--- BEGIN PROVIDED INFORMATION ---

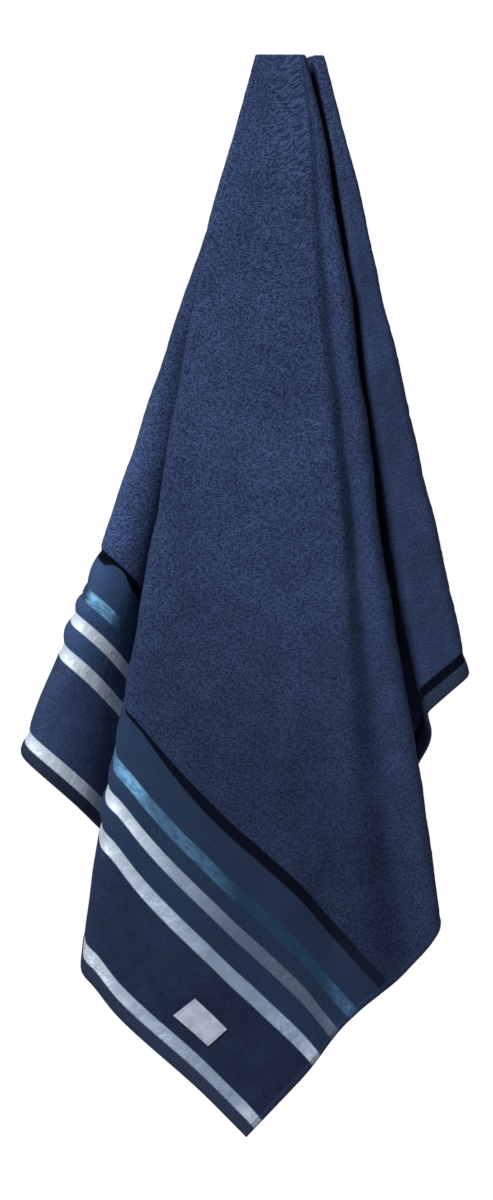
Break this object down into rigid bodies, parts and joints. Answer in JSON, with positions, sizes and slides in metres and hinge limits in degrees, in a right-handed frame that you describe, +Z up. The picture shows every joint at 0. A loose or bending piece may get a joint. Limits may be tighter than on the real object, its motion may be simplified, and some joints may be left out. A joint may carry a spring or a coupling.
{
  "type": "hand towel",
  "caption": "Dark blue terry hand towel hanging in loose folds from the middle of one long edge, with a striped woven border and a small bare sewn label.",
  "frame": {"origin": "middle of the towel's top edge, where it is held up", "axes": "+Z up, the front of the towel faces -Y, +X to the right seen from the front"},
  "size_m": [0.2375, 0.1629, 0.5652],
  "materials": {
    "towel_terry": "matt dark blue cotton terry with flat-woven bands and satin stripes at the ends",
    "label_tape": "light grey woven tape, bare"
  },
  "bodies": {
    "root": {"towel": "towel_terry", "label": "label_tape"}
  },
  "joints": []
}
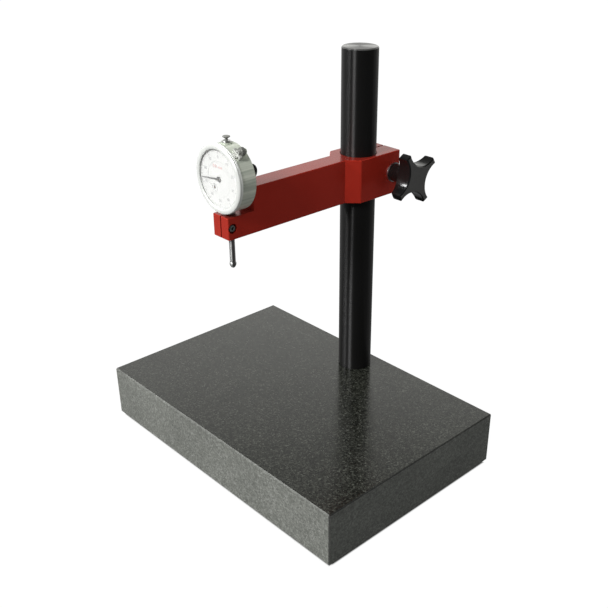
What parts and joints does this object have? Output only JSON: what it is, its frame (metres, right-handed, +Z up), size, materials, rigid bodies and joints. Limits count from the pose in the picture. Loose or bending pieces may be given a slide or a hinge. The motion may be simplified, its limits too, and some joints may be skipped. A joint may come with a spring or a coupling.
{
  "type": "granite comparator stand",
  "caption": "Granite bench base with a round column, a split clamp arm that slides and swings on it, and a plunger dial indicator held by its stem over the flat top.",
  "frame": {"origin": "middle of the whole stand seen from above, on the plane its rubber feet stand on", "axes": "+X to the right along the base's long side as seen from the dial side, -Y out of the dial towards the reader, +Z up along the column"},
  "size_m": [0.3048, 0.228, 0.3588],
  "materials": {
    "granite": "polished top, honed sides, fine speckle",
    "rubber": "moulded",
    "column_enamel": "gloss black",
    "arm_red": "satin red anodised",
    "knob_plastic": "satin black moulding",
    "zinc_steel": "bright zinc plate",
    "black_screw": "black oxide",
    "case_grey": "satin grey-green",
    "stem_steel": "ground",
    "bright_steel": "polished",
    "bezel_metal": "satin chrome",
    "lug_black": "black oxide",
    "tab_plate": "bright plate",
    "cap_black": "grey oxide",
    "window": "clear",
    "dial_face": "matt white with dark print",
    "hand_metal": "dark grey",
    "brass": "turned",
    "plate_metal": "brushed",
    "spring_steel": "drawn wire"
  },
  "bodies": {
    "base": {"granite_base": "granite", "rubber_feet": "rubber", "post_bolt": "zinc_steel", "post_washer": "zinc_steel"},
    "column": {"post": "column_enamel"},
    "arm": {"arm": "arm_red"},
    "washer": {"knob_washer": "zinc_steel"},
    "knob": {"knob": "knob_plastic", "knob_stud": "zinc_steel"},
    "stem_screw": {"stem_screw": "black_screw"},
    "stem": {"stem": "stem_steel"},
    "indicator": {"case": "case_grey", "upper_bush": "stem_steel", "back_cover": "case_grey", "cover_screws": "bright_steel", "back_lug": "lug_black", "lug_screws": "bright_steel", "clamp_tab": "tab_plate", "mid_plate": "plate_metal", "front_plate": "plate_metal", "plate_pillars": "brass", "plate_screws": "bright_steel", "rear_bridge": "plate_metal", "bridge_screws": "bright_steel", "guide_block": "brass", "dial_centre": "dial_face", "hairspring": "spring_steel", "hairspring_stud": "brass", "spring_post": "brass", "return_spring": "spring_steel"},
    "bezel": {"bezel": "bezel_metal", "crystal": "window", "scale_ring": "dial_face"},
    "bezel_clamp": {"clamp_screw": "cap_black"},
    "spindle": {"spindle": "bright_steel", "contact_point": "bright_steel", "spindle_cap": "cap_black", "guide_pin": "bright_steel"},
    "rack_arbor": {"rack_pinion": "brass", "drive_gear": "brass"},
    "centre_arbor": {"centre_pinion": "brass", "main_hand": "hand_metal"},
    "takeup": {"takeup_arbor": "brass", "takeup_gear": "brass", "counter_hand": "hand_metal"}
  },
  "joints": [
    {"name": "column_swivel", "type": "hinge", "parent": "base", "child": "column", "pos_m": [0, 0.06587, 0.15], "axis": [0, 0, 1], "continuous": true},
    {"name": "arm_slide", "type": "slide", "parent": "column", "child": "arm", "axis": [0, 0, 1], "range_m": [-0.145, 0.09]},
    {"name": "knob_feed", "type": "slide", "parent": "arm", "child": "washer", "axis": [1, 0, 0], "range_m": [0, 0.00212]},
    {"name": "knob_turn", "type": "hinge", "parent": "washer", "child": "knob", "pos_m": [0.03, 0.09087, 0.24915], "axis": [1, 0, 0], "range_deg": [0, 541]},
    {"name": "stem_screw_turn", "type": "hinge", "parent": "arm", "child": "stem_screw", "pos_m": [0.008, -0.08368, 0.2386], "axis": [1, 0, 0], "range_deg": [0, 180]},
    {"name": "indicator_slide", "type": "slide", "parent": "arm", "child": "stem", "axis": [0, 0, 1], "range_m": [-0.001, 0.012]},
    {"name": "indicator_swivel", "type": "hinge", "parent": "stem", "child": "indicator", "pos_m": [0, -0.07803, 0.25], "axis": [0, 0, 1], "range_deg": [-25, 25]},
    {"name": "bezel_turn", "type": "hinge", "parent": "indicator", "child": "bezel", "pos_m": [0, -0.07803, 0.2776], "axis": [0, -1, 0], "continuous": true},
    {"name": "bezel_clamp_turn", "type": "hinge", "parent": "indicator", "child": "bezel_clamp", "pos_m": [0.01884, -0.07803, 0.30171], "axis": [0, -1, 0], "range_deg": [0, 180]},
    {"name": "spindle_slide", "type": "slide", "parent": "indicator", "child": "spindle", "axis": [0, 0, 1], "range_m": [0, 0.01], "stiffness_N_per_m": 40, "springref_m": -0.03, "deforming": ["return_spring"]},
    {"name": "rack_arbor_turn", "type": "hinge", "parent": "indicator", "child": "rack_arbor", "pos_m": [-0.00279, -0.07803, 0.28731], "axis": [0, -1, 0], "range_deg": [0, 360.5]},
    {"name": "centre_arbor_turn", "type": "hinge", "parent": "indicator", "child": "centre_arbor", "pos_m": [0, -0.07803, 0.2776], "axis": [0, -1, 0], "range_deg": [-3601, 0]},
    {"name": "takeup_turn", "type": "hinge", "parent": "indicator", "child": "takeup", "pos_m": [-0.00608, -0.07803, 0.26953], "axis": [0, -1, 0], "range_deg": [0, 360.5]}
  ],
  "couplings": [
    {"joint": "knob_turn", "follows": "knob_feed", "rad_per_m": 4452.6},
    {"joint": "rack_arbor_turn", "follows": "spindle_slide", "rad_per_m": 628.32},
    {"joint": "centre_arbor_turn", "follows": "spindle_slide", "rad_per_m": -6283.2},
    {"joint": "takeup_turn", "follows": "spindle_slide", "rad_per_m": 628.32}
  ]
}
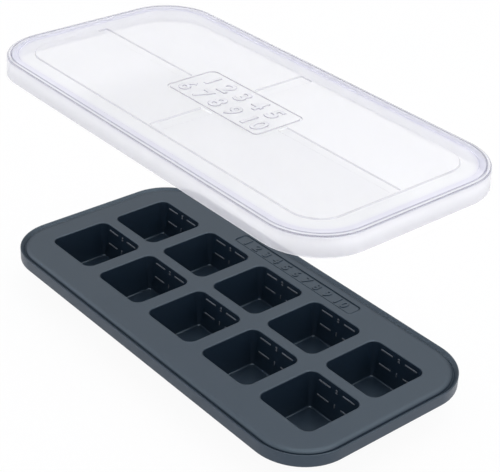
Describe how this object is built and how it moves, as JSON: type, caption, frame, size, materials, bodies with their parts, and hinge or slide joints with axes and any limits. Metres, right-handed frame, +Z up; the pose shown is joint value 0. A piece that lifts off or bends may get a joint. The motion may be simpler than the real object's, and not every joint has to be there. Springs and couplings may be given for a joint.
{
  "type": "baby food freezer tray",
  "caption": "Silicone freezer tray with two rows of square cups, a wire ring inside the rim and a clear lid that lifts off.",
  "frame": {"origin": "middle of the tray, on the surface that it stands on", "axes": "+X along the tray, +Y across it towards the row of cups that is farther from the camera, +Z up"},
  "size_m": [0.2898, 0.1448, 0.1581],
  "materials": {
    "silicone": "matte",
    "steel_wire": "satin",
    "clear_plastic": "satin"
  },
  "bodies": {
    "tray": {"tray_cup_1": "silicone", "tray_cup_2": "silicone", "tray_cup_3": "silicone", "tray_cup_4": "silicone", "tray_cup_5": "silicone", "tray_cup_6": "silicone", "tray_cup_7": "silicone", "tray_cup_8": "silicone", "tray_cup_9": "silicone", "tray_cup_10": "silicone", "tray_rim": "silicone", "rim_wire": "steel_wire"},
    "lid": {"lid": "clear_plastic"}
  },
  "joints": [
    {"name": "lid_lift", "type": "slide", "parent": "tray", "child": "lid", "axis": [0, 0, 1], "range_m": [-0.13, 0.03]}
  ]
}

--- END PROVIDED INFORMATION ---

AIM> Check every line of the data above for the string "axes", and copy those that have it.

SOLVED PROBLEM>
  "frame": {"origin": "middle of the towel's top edge, where it is held up", "axes": "+Z up, the front of the towel faces -Y, +X to the right seen from the front"},
  "frame": {"origin": "middle of the whole stand seen from above, on the plane its rubber feet stand on", "axes": "+X to the right along the base's long side as seen from the dial side, -Y out of the dial towards the reader, +Z up along the column"},
Describe how this object is built and how it moves, as JSON: type, caption, frame, size, materials, bodies with their parts, and hinge or slide joints with axes and any limits. Metres, right-handed frame, +Z up; the pose shown is joint value 0. A piece that lifts off or bends may get a joint. The motion may be simpler than the real object's, and not every joint has to be there. Springs and couplings may be given for a joint.
  "frame": {"origin": "middle of the tray, on the surface that it stands on", "axes": "+X along the tray, +Y across it towards the row of cups that is farther from the camera, +Z up"},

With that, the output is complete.